SOURCE EXCERPT ▸
......

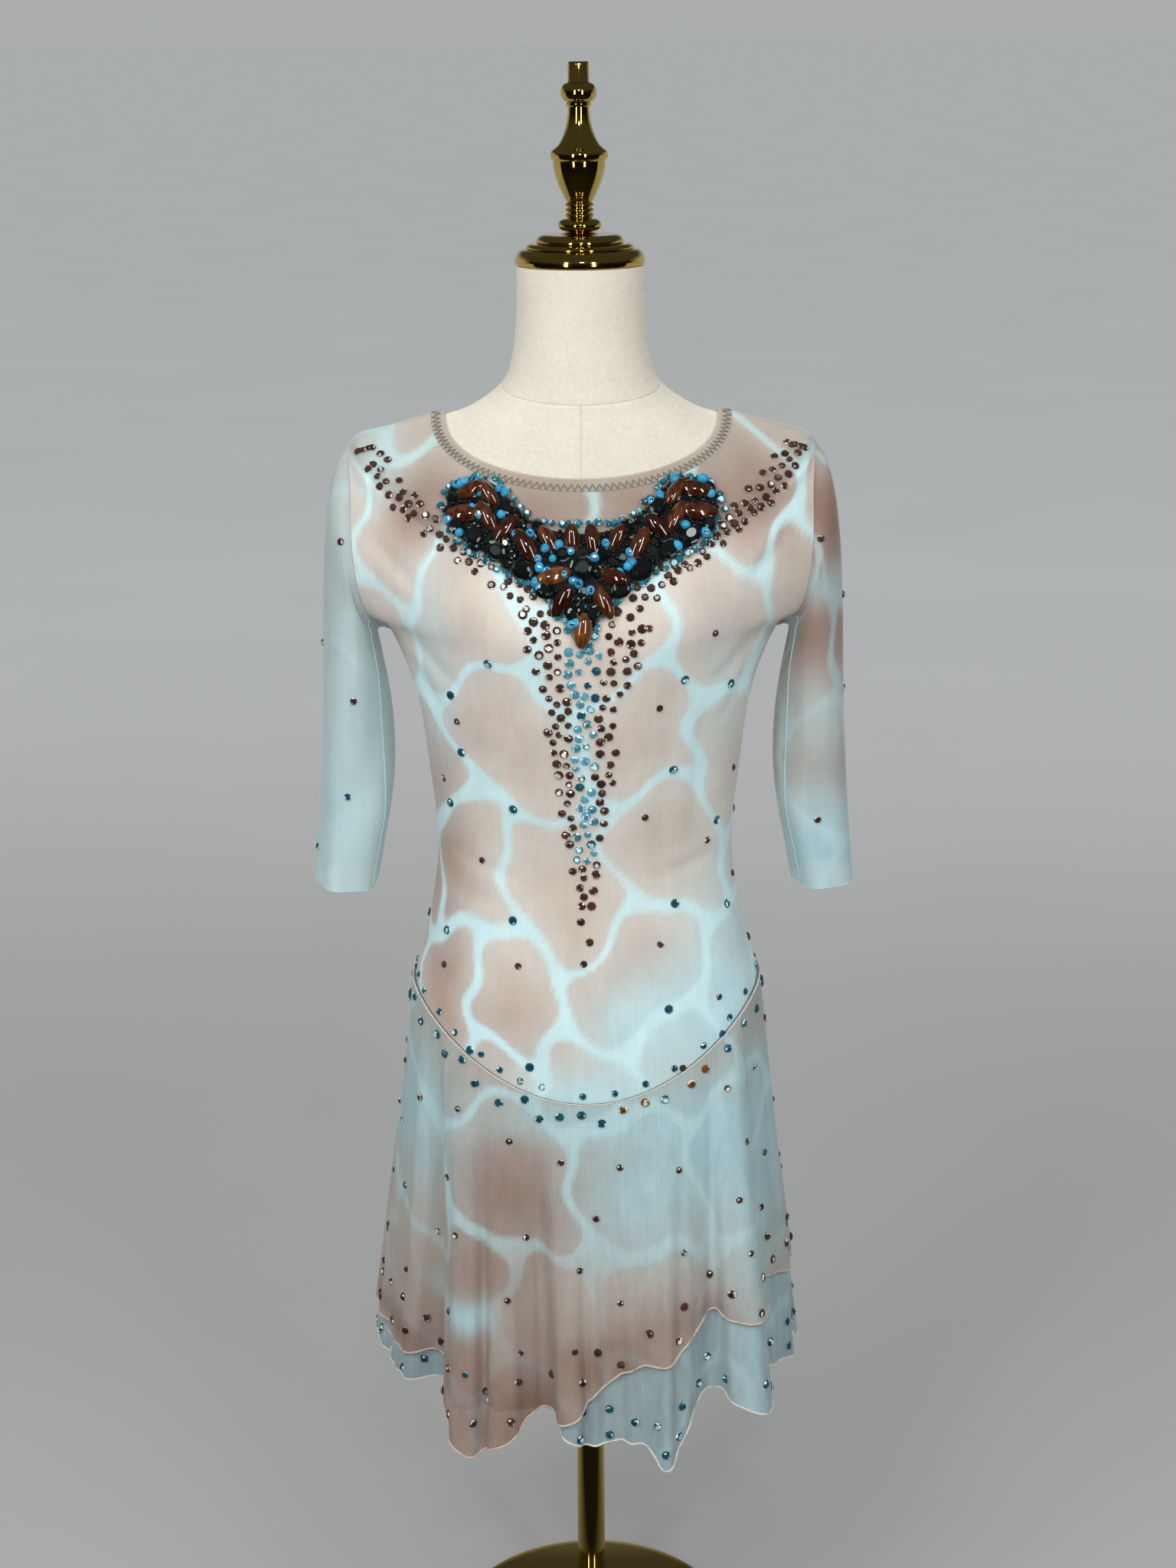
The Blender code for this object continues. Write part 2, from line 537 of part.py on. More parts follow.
def form_torso(made_of):
    levels = [FORM_FOOT_ROW, FORM_FOOT_ROW + 1] + bodice_levels()
    levels += list(range(NECK_ROW, NECK_TOP_ROW + 1))
    grid = np.array([form_ring(level) for level in levels])
    normals = facing(grid_normals(grid, wrap=True), grid)
    normals[0, :, 2] = normals[-1, :, 2] = 0.0
    inset = np.array([smooth_row(BODY, level)[-1] for level in levels])
    grid = grid - inset[:, None, None] * normals
    shell = bmesh.new()
    rings = [[shell.verts.new(p) for p in ring] for ring in grid]
    for low, high in zip(rings, rings[1:]):
        for j in range(FORM_SIDES):
            k = (j + 1) % FORM_SIDES
            shell.faces.new((low[j], low[k], high[k], high[j]))
    shell.faces.new(rings[0][::-1])
    shell.faces.new(rings[-1])
    bmesh.ops.recalc_face_normals(shell, faces=shell.faces)
    return finish("form_torso", shell, bpy.data.meshes.new("form_torso"), made_of)


def panel_finder(grid):
    """Looks up the front panel's point and normal at an x and z."""
    rows, columns = grid.shape[:2]
    points = [Vector(p) for p in grid.reshape(-1, 3)]
    faces = []
    for i in range(rows - 1):
        for j in range(columns - 1):
            a = i * columns + j
            faces.append((a, a + 1, a + columns + 1, a + columns))
    tree = BVHTree.FromPolygons(points, faces)

    def find(x, z):
        place, normal = tree.ray_cast(Vector((x, -1.0, z)), Vector((0, 1, 0)))[:2]
        if normal.y > 0:
            normal.negate()
        return np.array(place), np.array(normal)
    return find


def bead_height(x, z):
    """Height of the bead field over the backing at a place on the applique."""
    height = 0.0
    for bead in BEADS:
        for hand in (1, -1):
            turn = math.radians(bead.turn)
            off_x, off_z = hand * x - bead.x, z - bead.z
            along = (off_x * math.cos(turn) + off_z * math.sin(turn)) / (bead.length / 2)
            aside = (-off_x * math.sin(turn) + off_z * math.cos(turn)) / (bead.width / 2)
            inside = 1 - along ** 2 - aside ** 2
            if inside > 0:
                height = max(height, bead.height * math.sqrt(inside))
    return height


def neck_applique(grid, made_of):
    """The beaded collar: a backing on the front's own points, its outer side raised into beads."""
    find = panel_finder(grid)
    last = len(APPLIQUE) - 1
    outer, inner = [], []
    for place in np.linspace(-last, last, 2 * APPLIQUE_COLUMNS + 1):
        station = Station(*smooth_row(APPLIQUE, abs(place)))
        hand = -1 if place < 0 else 1
        outer_row, inner_row = [], []
        for share in np.linspace(0, 1, APPLIQUE_ROWS + 1):
            x = hand * (station.inner_x + (station.outer_x - station.inner_x) * share)
            z = station.inner_z + (station.outer_z - station.inner_z) * share
            point, normal = find(x, z)
            rim = min(share, 1 - share, last - abs(place))
            rise = APPLIQUE_BACKING + bead_height(x, z) * min(rim / BEAD_RIM, 1.0)
            inner_row.append(point + APPLIQUE_LIFT * normal)
            outer_row.append(point + (APPLIQUE_LIFT + rise) * normal)
        outer.append(outer_row)
        inner.append(inner_row)
    wall("neck_applique", np.array(outer), np.array(inner), made_of)


def step_profile(foot, steps):
    """Profile of stacked discs with softened edges."""
    profile = []
    for radius, height in steps:
        soft = radius - STEP_SOFTNESS
        profile += [(soft, foot), (radius, foot + STEP_SOFTNESS),
                    (radius, foot + height - STEP_SOFTNESS), (soft, foot + height)]
        foot += height
    return profile


def finial_profile():
    profile = []
    for piece in FINIAL:
        if isinstance(piece, Bulb):
            for k in range(piece.steps + 1):
                turn = math.pi * (k / piece.steps - 0.5)
                radius = piece.waist + (piece.radius - piece.waist) * math.cos(turn)
                profile.append((radius, piece.middle + piece.half * math.sin(turn)))
        elif isinstance(piece, Sweep):
            for k in range(piece.steps + 1):
                share = math.sin(math.pi / 2 * k / piece.steps) ** piece.bend
                radius = piece.low_radius + (piece.top_radius - piece.low_radius) * share
                profile.append((radius, piece.low + (piece.top - piece.low) * k / piece.steps))
        else:
            profile.append(piece)
    return [(radius, FINIAL_FOOT + height) for radius, height in profile]


def base_profile():
    """Profile of the base: a rounded rim, a low dome and the flange that holds the pole."""
    dome_foot = BASE_RADIUS - 0.002
    profile = [(BASE_RADIUS - 0.001, 0.0), (BASE_RADIUS, 0.001), (BASE_RADIUS, BASE_RIM - 0.002)]
    for share in np.linspace(0, 1, DOME_STEPS + 1):
        rise = (BASE_DOME - BASE_RIM) * math.sin(math.pi / 2 * share)
        profile.append((dome_foot - (dome_foot - FLANGE_RADIUS) * share, BASE_RIM + rise))
    profile += [(FLANGE_RADIUS, FLANGE_TOP - FLANGE_ROUND), (FLANGE_RADIUS - FLANGE_ROUND, FLANGE_TOP)]
    return profile


def stand(made_of):
    pole_foot, pole_top = FLANGE_TOP + SEAM_GAP, BODY[FORM_FOOT_ROW].z_edge - SEAM_GAP
    turned("base_disc", base_profile(), made_of, BASE_SIDES)
    turned("pole", [(POLE_RADIUS, pole_foot), (POLE_RADIUS, pole_top)], made_of)
    turned("neck_cap", step_profile(CAP_FOOT, CAP_STEPS), made_of, CAP_SIDES)
    turned("finial", finial_profile(), made_of)


def main():
    clear_scene()
    brass = material("polished_brass", (0.55, 0.38, 0.10), 0.10, 1.0)
    linen = material("form_cover", (0.80, 0.76, 0.66), 0.85)
    lined = material("bodice_mesh", (0.58, 0.47, 0.42), 0.60)
    sheer = material("sleeve_mesh", (0.56, 0.64, 0.62), 0.60)
    sand = material("overskirt_mesh", (0.58, 0.45, 0.38), 0.60)
    ice = material("underskirt_mesh", (0.55, 0.70, 0.74), 0.60)
    stones = material("brown_stones", (0.16, 0.05, 0.02), 0.15)
    panels = {-1: bodice(-1, "bodice_front", FRONT_COLUMNS, lined),
              1: bodice(1, "bodice_back", BACK_COLUMNS, lined)}
    neck_band(lined)
    neck_applique(panels[-1][0], stones)
    for hand, name in ((-1, "sleeve_left"), (1, "sleeve_right")):
        sleeve(name, hand, panels, sheer)
    for side, end in ((-1, "front"), (1, "back")):
        skirt(f"overskirt_{end}", side, "over", sand)
        skirt(f"underskirt_{end}", side, "under", ice)
    form_torso(linen)
    stand(brass)


main()
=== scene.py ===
import functools
import math
from collections import namedtuple

import bmesh
import bpy
import numpy as np
from bpy.props import FloatProperty, FloatVectorProperty, IntProperty, PointerProperty
from mathutils import Matrix, Vector
from mathutils.bvhtree import BVHTree


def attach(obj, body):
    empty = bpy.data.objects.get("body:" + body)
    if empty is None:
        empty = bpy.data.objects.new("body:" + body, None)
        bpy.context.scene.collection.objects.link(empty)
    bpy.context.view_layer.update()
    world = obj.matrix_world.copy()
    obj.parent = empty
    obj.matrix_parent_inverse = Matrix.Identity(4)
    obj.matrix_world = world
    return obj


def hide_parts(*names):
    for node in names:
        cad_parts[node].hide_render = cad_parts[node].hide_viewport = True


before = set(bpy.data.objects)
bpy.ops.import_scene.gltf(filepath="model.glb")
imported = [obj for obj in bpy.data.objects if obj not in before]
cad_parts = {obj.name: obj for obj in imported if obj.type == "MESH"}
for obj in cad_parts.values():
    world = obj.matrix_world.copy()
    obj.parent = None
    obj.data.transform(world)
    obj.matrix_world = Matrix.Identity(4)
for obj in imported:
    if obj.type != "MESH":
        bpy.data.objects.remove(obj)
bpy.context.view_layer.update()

bl_info = {
    "name": "Skating dress on a dress form",
    "version": (1, 0, 0),
    "blender": (4, 5, 0),
    "location": "3D View > Sidebar > Skating dress",
    "description": "Sews the dress, sets its stones and turns the brass stand",
    "category": "Object",
}


def table(kind, *rows):
    return [kind(*row) for row in rows]


# Sizes below are in metres and repeat the solids' own, so that each piece lies where its node does.
SEAM_GAP = 0.0003
BODICE_WALL, SLEEVE_WALL, SKIRT_WALL = 0.0012, 0.0008, 0.0008
FORM_INSET, SHOULDER_INSET = 0.0025, 0.0055
ARMHOLE_OPEN = 0.004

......

EXERCISE REQUIREMENTS ▸ Will you return exactly the lines above from the one with "0.45, 0.38), 0.60)" down to the one with "imported = [obj", counting both as part of the range?

SOLVED PROBLEM ▸
    sand = material("overskirt_mesh", (0.58, 0.45, 0.38), 0.60)
    ice = material("underskirt_mesh", (0.55, 0.70, 0.74), 0.60)
    stones = material("brown_stones", (0.16, 0.05, 0.02), 0.15)
    panels = {-1: bodice(-1, "bodice_front", FRONT_COLUMNS, lined),
              1: bodice(1, "bodice_back", BACK_COLUMNS, lined)}
    neck_band(lined)
    neck_applique(panels[-1][0], stones)
    for hand, name in ((-1, "sleeve_left"), (1, "sleeve_right")):
        sleeve(name, hand, panels, sheer)
    for side, end in ((-1, "front"), (1, "back")):
        skirt(f"overskirt_{end}", side, "over", sand)
        skirt(f"underskirt_{end}", side, "under", ice)
    form_torso(linen)
    stand(brass)


main()
=== scene.py ===
import functools
import math
from collections import namedtuple

import bmesh
import bpy
import numpy as np
from bpy.props import FloatProperty, FloatVectorProperty, IntProperty, PointerProperty
from mathutils import Matrix, Vector
from mathutils.bvhtree import BVHTree


def attach(obj, body):
    empty = bpy.data.objects.get("body:" + body)
    if empty is None:
        empty = bpy.data.objects.new("body:" + body, None)
        bpy.context.scene.collection.objects.link(empty)
    bpy.context.view_layer.update()
    world = obj.matrix_world.copy()
    obj.parent = empty
    obj.matrix_parent_inverse = Matrix.Identity(4)
    obj.matrix_world = world
    return obj


def hide_parts(*names):
    for node in names:
        cad_parts[node].hide_render = cad_parts[node].hide_viewport = True


before = set(bpy.data.objects)
bpy.ops.import_scene.gltf(filepath="model.glb")
imported = [obj for obj in bpy.data.objects if obj not in before]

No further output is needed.